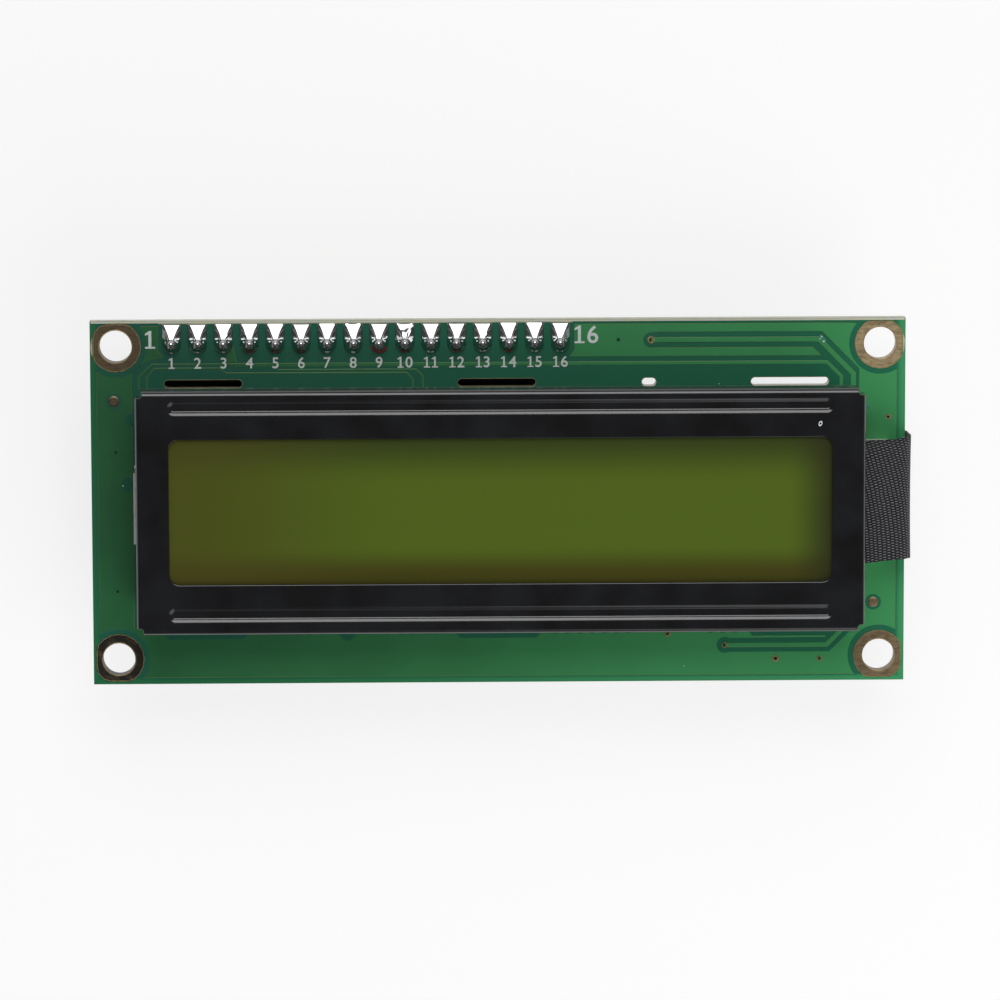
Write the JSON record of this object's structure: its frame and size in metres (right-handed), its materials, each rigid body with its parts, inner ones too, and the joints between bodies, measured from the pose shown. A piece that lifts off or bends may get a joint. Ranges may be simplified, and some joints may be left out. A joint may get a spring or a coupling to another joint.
{
  "type": "character lcd module",
  "caption": "Two-line character display module: green board with corner mounting holes, black metal frame, yellow-green window, soldered pin row and a serial adapter behind.",
  "frame": {"origin": "centre of the four-hole mounting rectangle, on the display board's front face", "axes": "+Z out of the display, +X right along the board as read from the front, +Y towards the pin row"},
  "size_m": [0.0804, 0.036, 0.0176],
  "materials": {
    "board_mask": "green solder mask over glass-epoxy board, satin gloss",
    "adapter_mask": "black solder mask over glass-epoxy board",
    "tarnished_copper": "tarnished plated copper",
    "black_frame": "glossy black paint on folded steel",
    "film": "polarizing film over the yellow-green cell",
    "cell_glass": "thin float glass",
    "black_rubber": "layered conductive silicone",
    "white_plastic": "white moulded tray",
    "clear_acrylic": "clear moulded light guide",
    "diffuser": "milky diffuser film",
    "lamp": "side-view light source",
    "black_cloth": "black woven tape, plain weave",
    "tinned_pin": "tinned brass pin",
    "solder": "bright tin solder",
    "black_plastic": "black moulded nylon",
    "epoxy": "black moulding epoxy",
    "tinned_lead": "tinned lead frame",
    "chip_ceramic": "chip resistor with tinned ends",
    "tan_ceramic": "ceramic capacitor with tinned ends",
    "status_lamp": "clear status light",
    "blue_plastic": "blue moulded trimmer case",
    "white_rotor": "white moulded rotor"
  },
  "bodies": {
    "module": {"main_board": "board_mask", "mounting_pads": "tarnished_copper", "bezel": "black_frame", "front_polarizer": "film", "front_glass": "cell_glass", "rear_glass": "cell_glass", "rear_polarizer": "film", "contact_strip_upper": "black_rubber", "contact_strip_lower": "black_rubber", "backlight_tray": "white_plastic", "diffuser_film": "diffuser", "light_guide": "clear_acrylic", "led_board": "board_mask", "backlight_leds": "lamp", "lamp_legs": "tinned_pin", "lamp_solder": "solder", "cloth_tape": "black_cloth", "header_pins": "tinned_pin", "header_spacer": "black_plastic", "front_solder": "solder", "controller_dome": "epoxy", "driver_dome": "epoxy", "display_resistors": "chip_ceramic", "display_capacitors": "tan_ceramic", "adapter_board": "adapter_mask", "adapter_resistors": "chip_ceramic", "adapter_capacitor": "tan_ceramic", "adapter_led": "status_lamp", "rear_solder": "solder", "header_solder": "solder", "trimmer_solder": "solder", "expander_chip": "epoxy", "expander_leads": "tinned_lead", "trimmer_body": "blue_plastic", "trimmer_legs": "tinned_pin", "serial_header_housing": "black_plastic", "serial_header_pins": "tinned_pin", "jumper_housing": "black_plastic", "jumper_pins": "tinned_pin", "backlight_transistor": "epoxy"},
    "contrast_rotor": {"trimmer_rotor": "white_rotor"},
    "backlight_cap": {"jumper_cap": "black_plastic"}
  },
  "joints": [
    {"name": "contrast_turn", "type": "hinge", "parent": "module", "child": "contrast_rotor", "pos_m": [-0.00322, 0.0054, -0.0095], "axis": [0, 0, -1], "range_deg": [-105, 105]},
    {"name": "cap_pull", "type": "slide", "parent": "module", "child": "backlight_cap", "axis": [1, 0, 0], "range_m": [0, 0.0061]}
  ]
}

=====

— Written instruction —
Everything in the listing above should be restated exactly.

— Correct response —
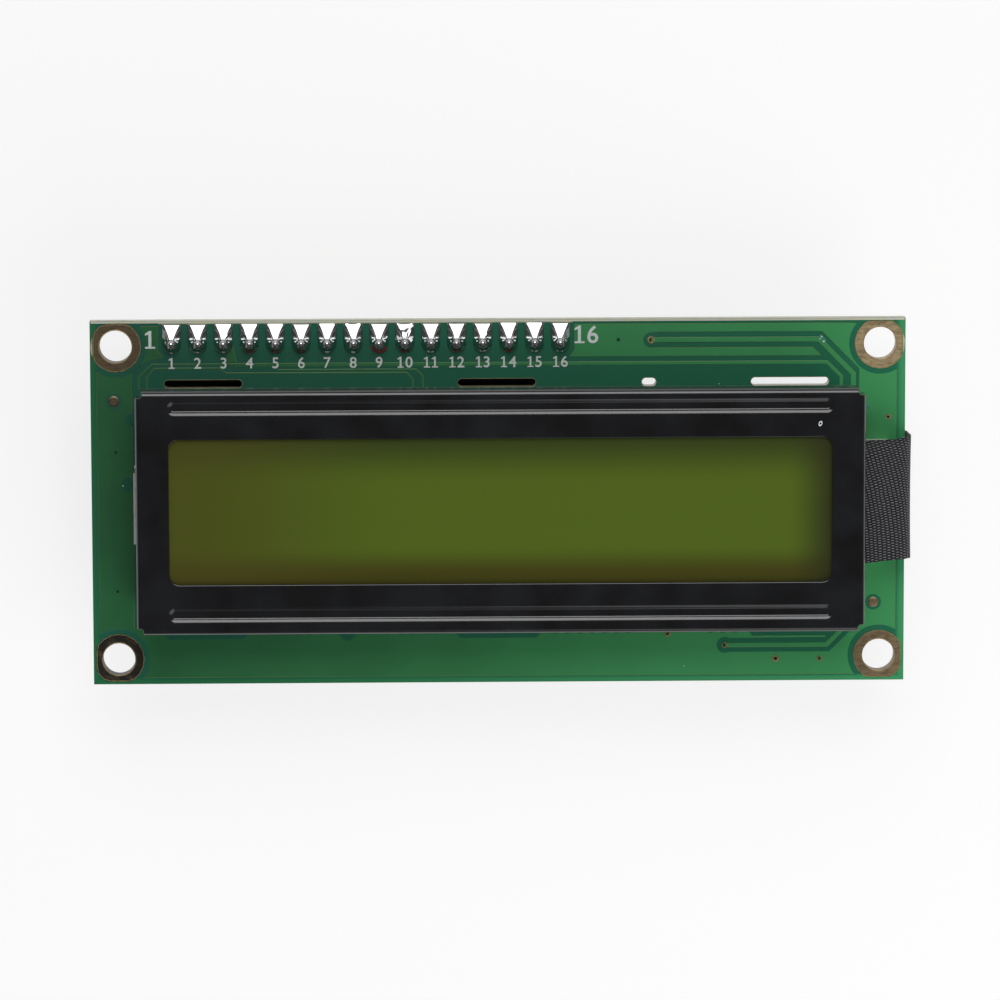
Write the JSON record of this object's structure: its frame and size in metres (right-handed), its materials, each rigid body with its parts, inner ones too, and the joints between bodies, measured from the pose shown. A piece that lifts off or bends may get a joint. Ranges may be simplified, and some joints may be left out. A joint may get a spring or a coupling to another joint.
{
  "type": "character lcd module",
  "caption": "Two-line character display module: green board with corner mounting holes, black metal frame, yellow-green window, soldered pin row and a serial adapter behind.",
  "frame": {"origin": "centre of the four-hole mounting rectangle, on the display board's front face", "axes": "+Z out of the display, +X right along the board as read from the front, +Y towards the pin row"},
  "size_m": [0.0804, 0.036, 0.0176],
  "materials": {
    "board_mask": "green solder mask over glass-epoxy board, satin gloss",
    "adapter_mask": "black solder mask over glass-epoxy board",
    "tarnished_copper": "tarnished plated copper",
    "black_frame": "glossy black paint on folded steel",
    "film": "polarizing film over the yellow-green cell",
    "cell_glass": "thin float glass",
    "black_rubber": "layered conductive silicone",
    "white_plastic": "white moulded tray",
    "clear_acrylic": "clear moulded light guide",
    "diffuser": "milky diffuser film",
    "lamp": "side-view light source",
    "black_cloth": "black woven tape, plain weave",
    "tinned_pin": "tinned brass pin",
    "solder": "bright tin solder",
    "black_plastic": "black moulded nylon",
    "epoxy": "black moulding epoxy",
    "tinned_lead": "tinned lead frame",
    "chip_ceramic": "chip resistor with tinned ends",
    "tan_ceramic": "ceramic capacitor with tinned ends",
    "status_lamp": "clear status light",
    "blue_plastic": "blue moulded trimmer case",
    "white_rotor": "white moulded rotor"
  },
  "bodies": {
    "module": {"main_board": "board_mask", "mounting_pads": "tarnished_copper", "bezel": "black_frame", "front_polarizer": "film", "front_glass": "cell_glass", "rear_glass": "cell_glass", "rear_polarizer": "film", "contact_strip_upper": "black_rubber", "contact_strip_lower": "black_rubber", "backlight_tray": "white_plastic", "diffuser_film": "diffuser", "light_guide": "clear_acrylic", "led_board": "board_mask", "backlight_leds": "lamp", "lamp_legs": "tinned_pin", "lamp_solder": "solder", "cloth_tape": "black_cloth", "header_pins": "tinned_pin", "header_spacer": "black_plastic", "front_solder": "solder", "controller_dome": "epoxy", "driver_dome": "epoxy", "display_resistors": "chip_ceramic", "display_capacitors": "tan_ceramic", "adapter_board": "adapter_mask", "adapter_resistors": "chip_ceramic", "adapter_capacitor": "tan_ceramic", "adapter_led": "status_lamp", "rear_solder": "solder", "header_solder": "solder", "trimmer_solder": "solder", "expander_chip": "epoxy", "expander_leads": "tinned_lead", "trimmer_body": "blue_plastic", "trimmer_legs": "tinned_pin", "serial_header_housing": "black_plastic", "serial_header_pins": "tinned_pin", "jumper_housing": "black_plastic", "jumper_pins": "tinned_pin", "backlight_transistor": "epoxy"},
    "contrast_rotor": {"trimmer_rotor": "white_rotor"},
    "backlight_cap": {"jumper_cap": "black_plastic"}
  },
  "joints": [
    {"name": "contrast_turn", "type": "hinge", "parent": "module", "child": "contrast_rotor", "pos_m": [-0.00322, 0.0054, -0.0095], "axis": [0, 0, -1], "range_deg": [-105, 105]},
    {"name": "cap_pull", "type": "slide", "parent": "module", "child": "backlight_cap", "axis": [1, 0, 0], "range_m": [0, 0.0061]}
  ]
}